— What the task requires —
Write out exactly the lines below that run from the one containing "zip(*points))), Vector(map(max, zip(*points)))" through the one containing "with the frame", both included, with no other lines.

— Source data —
_____

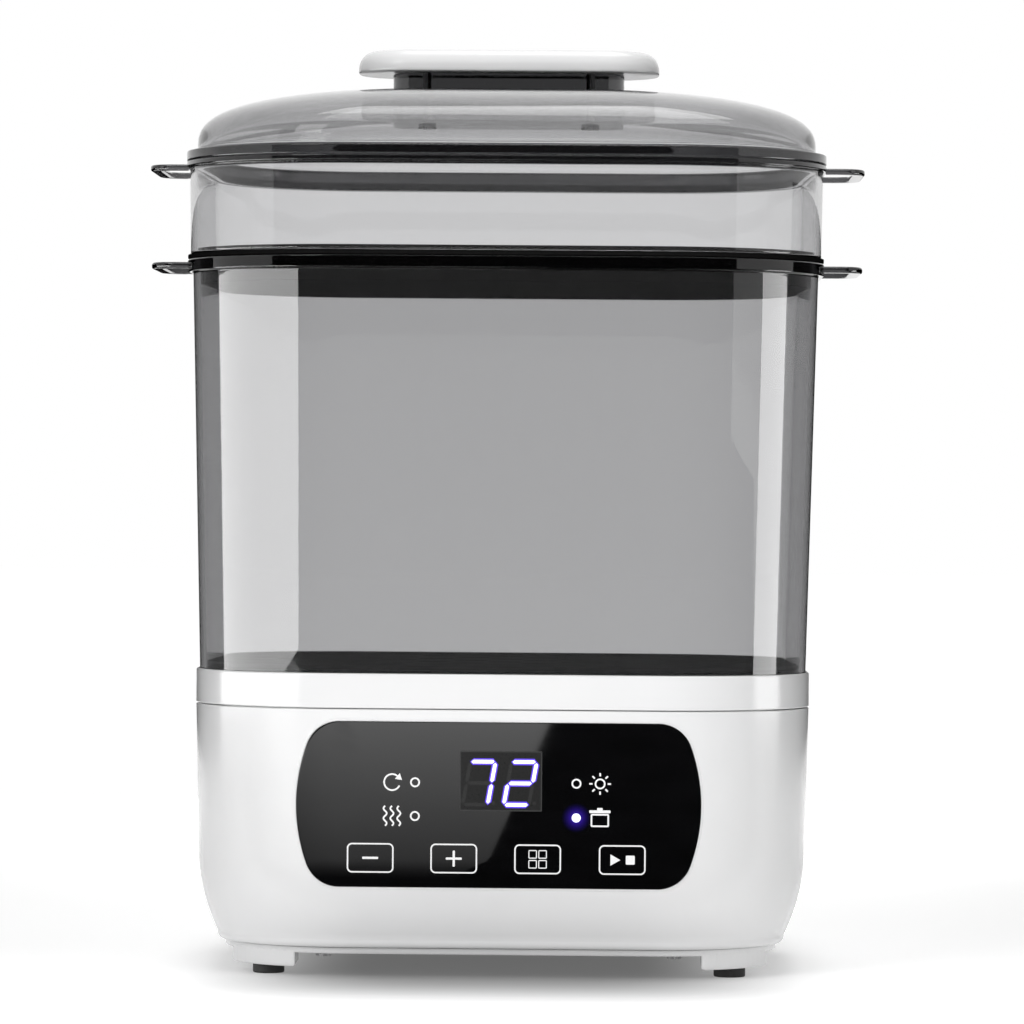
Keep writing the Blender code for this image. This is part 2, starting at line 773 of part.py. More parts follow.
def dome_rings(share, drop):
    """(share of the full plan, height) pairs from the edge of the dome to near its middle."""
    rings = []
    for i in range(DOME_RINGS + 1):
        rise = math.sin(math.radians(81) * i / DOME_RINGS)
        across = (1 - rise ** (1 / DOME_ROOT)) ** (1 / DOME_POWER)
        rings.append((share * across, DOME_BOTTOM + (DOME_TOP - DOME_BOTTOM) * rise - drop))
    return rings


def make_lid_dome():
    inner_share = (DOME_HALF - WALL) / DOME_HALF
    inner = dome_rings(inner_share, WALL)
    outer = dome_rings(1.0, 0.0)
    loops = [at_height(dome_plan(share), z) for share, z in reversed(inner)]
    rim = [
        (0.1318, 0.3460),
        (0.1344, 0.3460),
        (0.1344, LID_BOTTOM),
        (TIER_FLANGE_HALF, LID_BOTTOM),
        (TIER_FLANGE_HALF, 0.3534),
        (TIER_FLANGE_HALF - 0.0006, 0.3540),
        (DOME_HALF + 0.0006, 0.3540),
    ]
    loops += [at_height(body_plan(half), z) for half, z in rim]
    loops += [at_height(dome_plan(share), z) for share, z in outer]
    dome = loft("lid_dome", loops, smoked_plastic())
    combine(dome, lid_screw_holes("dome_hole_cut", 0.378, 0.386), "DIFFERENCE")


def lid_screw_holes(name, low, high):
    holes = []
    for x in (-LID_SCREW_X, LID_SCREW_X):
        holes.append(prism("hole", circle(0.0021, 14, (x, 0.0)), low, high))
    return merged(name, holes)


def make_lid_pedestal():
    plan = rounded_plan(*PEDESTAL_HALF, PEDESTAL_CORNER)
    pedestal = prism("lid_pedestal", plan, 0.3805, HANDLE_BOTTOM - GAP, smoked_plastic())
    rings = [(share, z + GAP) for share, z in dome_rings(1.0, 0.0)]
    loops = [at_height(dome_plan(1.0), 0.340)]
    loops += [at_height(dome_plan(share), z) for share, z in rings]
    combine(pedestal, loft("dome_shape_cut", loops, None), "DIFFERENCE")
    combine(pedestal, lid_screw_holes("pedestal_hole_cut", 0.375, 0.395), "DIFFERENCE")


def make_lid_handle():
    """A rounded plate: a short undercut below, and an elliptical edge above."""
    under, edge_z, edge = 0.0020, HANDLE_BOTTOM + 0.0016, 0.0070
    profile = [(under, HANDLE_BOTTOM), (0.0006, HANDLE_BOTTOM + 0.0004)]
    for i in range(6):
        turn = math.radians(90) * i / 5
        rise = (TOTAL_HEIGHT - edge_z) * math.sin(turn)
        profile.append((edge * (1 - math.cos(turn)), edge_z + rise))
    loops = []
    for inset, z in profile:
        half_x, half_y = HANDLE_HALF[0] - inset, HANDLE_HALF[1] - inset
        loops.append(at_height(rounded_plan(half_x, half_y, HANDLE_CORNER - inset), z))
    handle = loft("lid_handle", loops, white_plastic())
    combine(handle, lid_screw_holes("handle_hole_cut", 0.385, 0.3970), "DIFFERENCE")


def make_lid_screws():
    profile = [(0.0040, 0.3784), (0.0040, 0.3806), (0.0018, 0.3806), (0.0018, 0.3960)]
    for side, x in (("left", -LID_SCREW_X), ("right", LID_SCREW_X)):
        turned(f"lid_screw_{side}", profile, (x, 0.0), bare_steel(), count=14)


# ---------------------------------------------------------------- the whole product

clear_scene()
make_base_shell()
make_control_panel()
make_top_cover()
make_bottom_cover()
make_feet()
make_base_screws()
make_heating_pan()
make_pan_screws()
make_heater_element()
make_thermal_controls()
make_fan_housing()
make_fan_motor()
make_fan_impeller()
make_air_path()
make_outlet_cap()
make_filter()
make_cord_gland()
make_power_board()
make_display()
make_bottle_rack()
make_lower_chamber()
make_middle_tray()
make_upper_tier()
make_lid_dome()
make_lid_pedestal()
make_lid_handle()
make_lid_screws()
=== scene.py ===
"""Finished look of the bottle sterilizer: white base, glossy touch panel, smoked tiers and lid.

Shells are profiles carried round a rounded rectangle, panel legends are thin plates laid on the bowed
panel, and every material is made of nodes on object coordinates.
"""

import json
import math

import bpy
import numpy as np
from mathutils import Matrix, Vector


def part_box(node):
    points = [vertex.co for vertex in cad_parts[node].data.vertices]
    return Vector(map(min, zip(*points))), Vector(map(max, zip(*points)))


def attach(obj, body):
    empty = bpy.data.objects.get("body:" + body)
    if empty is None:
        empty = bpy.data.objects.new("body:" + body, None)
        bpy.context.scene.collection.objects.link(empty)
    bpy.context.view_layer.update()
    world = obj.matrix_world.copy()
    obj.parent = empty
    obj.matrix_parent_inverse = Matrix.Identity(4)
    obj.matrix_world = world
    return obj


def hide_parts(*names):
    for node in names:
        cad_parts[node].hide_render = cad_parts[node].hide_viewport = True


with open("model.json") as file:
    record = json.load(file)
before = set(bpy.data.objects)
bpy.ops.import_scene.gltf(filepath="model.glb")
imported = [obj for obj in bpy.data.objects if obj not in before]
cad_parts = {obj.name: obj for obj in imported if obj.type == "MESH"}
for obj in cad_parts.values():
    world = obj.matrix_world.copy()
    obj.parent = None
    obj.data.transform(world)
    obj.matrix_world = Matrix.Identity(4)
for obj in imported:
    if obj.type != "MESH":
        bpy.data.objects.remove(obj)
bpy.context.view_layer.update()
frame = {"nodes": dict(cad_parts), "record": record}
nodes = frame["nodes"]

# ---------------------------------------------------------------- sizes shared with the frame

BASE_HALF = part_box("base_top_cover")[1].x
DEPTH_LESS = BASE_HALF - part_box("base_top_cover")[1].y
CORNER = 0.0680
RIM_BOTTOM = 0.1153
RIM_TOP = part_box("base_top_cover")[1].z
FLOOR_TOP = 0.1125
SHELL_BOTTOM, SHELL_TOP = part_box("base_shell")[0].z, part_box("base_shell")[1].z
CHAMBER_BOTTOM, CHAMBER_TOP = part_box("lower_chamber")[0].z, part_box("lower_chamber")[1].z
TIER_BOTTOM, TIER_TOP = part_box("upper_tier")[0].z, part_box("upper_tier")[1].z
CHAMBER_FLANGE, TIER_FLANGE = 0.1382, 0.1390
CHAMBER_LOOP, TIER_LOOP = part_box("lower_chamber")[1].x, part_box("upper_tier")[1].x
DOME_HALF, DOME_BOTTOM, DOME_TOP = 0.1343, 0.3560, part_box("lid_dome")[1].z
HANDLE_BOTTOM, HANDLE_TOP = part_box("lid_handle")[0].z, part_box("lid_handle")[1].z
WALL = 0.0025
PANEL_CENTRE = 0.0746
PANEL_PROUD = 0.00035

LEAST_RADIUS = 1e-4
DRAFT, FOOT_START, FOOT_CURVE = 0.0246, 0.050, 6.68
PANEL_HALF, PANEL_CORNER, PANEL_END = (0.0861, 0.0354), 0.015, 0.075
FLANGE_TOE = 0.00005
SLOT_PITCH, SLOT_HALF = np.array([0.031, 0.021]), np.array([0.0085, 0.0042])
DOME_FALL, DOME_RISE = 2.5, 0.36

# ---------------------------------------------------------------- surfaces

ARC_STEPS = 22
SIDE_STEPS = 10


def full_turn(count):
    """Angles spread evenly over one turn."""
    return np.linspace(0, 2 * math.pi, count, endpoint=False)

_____

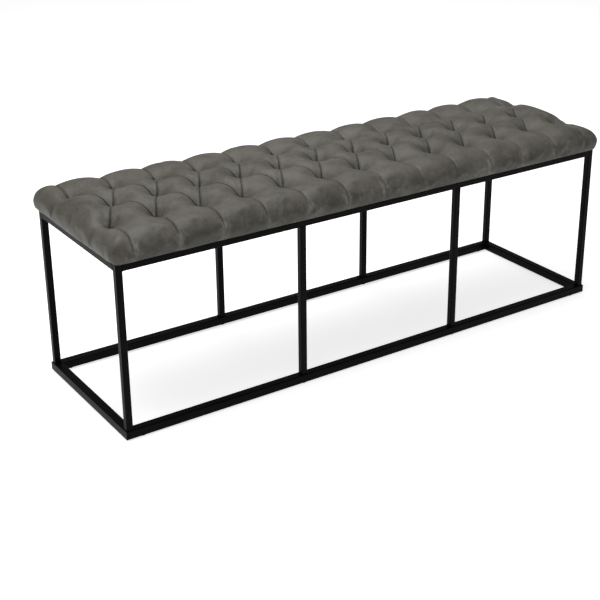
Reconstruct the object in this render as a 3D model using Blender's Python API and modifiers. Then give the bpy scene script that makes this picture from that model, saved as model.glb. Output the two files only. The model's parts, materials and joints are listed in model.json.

_____

— Right answer —
    return Vector(map(min, zip(*points))), Vector(map(max, zip(*points)))


def attach(obj, body):
    empty = bpy.data.objects.get("body:" + body)
    if empty is None:
        empty = bpy.data.objects.new("body:" + body, None)
        bpy.context.scene.collection.objects.link(empty)
    bpy.context.view_layer.update()
    world = obj.matrix_world.copy()
    obj.parent = empty
    obj.matrix_parent_inverse = Matrix.Identity(4)
    obj.matrix_world = world
    return obj


def hide_parts(*names):
    for node in names:
        cad_parts[node].hide_render = cad_parts[node].hide_viewport = True


with open("model.json") as file:
    record = json.load(file)
before = set(bpy.data.objects)
bpy.ops.import_scene.gltf(filepath="model.glb")
imported = [obj for obj in bpy.data.objects if obj not in before]
cad_parts = {obj.name: obj for obj in imported if obj.type == "MESH"}
for obj in cad_parts.values():
    world = obj.matrix_world.copy()
    obj.parent = None
    obj.data.transform(world)
    obj.matrix_world = Matrix.Identity(4)
for obj in imported:
    if obj.type != "MESH":
        bpy.data.objects.remove(obj)
bpy.context.view_layer.update()
frame = {"nodes": dict(cad_parts), "record": record}
nodes = frame["nodes"]

# ---------------------------------------------------------------- sizes shared with the frame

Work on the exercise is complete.